Practice, Practice, Practice
Thanks to the research you have done, you will have a better idea of how much you can expect to receive when your application to the Social Security Administration is approved and checks begin to arrive. If possible, spend at least the last six months (and preferably a year) of your employment living off that amount. This will give you the opportunity to do more than just put the extra funds away in your savings account or other retirement accounts – you will gain an understanding of what is necessary and make cuts to your expenditures, like having all the movie channels on your TV, well in advance.

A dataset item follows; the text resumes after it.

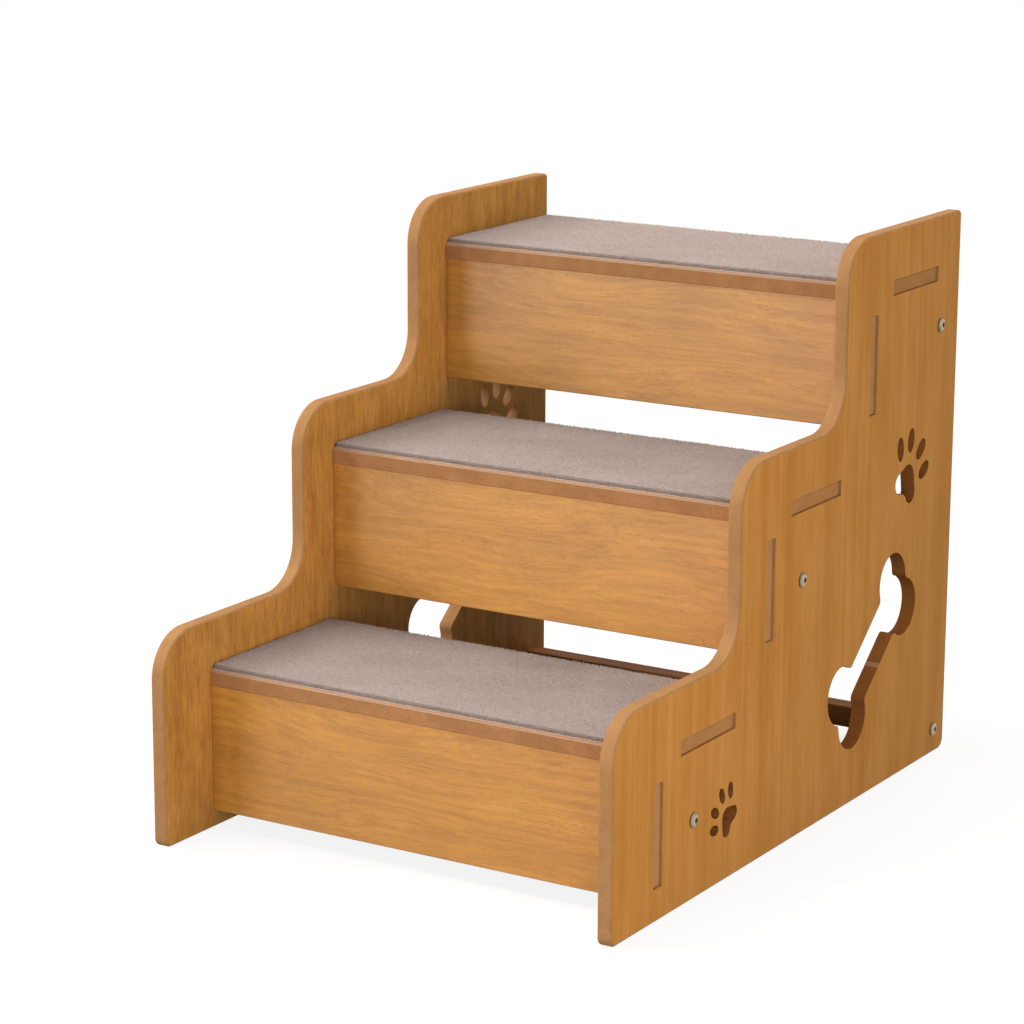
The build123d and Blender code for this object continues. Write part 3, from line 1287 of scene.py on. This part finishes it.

Make a Budget – and Stick To It
After coming to terms with the procedures necessary to receive all you are entitled to and spending several months living as though you are already receiving Social Security, you are in a good position to create a solid set of expenses based on your new income. As you do so, be willing to consider all your options. For many couples, retirement means the need for an extra car almost disappears. For others, the large home with bedrooms for all the kids is no longer necessary, and the added cost of utilities for so much extra space is no longer worth the trouble. Though it might mean some tough decisions and difficult conversations – say, with children opposed to the idea of you selling the house – your financial security is far more important in the long run than some hurt feelings that will mend in time.
Retirement Income Plan
It’s only natural, after decades on the job, for you to feel a bit of trepidation as the day arises when your retirement income plan kicks in. For years, you have been able to count on a steady paycheck and the possibility of an incremental raise from time to time. Once you leave the workforce, you will be able to count on a monthly check from the Social Security Administration and payouts from the various accounts set up as part of your retirement planning – stocks and mutual funds that are subject to the whims of the market. If you’ve learned anything from the current state of the economy, it’s that your portfolio can take a hit one day and have you flying high the next. How do you create some stability when the financial sector is as volatile as a nitroglycerin plant during an earthquake? Here are a few tips to keep you moving in the right direction, when the Dow Jones is a roller coaster:
Live Within Your Means
Making a budget is a basic practice for many households in all strata of society. Sticking to one, however, proves to be too challenging – they either expect to live like princes or attempt to be paupers and fall short either way. Sit down with your spouse and make a realistic target for your spending, leaving aside extra money for savings accounts and additional investments, as well as activities both of you can enjoy. Ideally, you will have begun this practice well before you retire – spending your last year at work spending as though you are already retired is a good idea – but even creating a plan in the first month or two after you leave the office behind is acceptable.
Diversify Your Portfolio
It’s likely you’ve heard this advice from your financial planner and investment magazines over and over, but it goes far beyond the types of stocks or mutual funds you own. Sure, you should have a variety of low- and high-risk accounts to provide a measure of security against a market in flux, but you might find other areas are being neglected. You probably have a home that acts as one of your major assets, but do you own other properties that can be rented or sold? Have you sought ways to solidify your percentage of precious metals in the overall picture? Take an honest look at your situation and see how things could be reshuffled to maximize your return.
Seek Out Earning Opportunities
Without a doubt, you have earned a break from the daily grind associated with a 9-to-5 job. Does that mean you ought to give up on employment altogether? Absolutely not – and that doesn’t mean you should be greeting customers at your local retail chain. Chances are good your experience can be put to good use in a variety of ways. If you were in advertising, for example, you could begin consulting with small businesses part-time to help them grow. This will allow you the fulfillment of continuing to contribute to society without having the pressure of someone breathing down your neck. Who knows? The freedom might unleash some creative talents you forgot you had!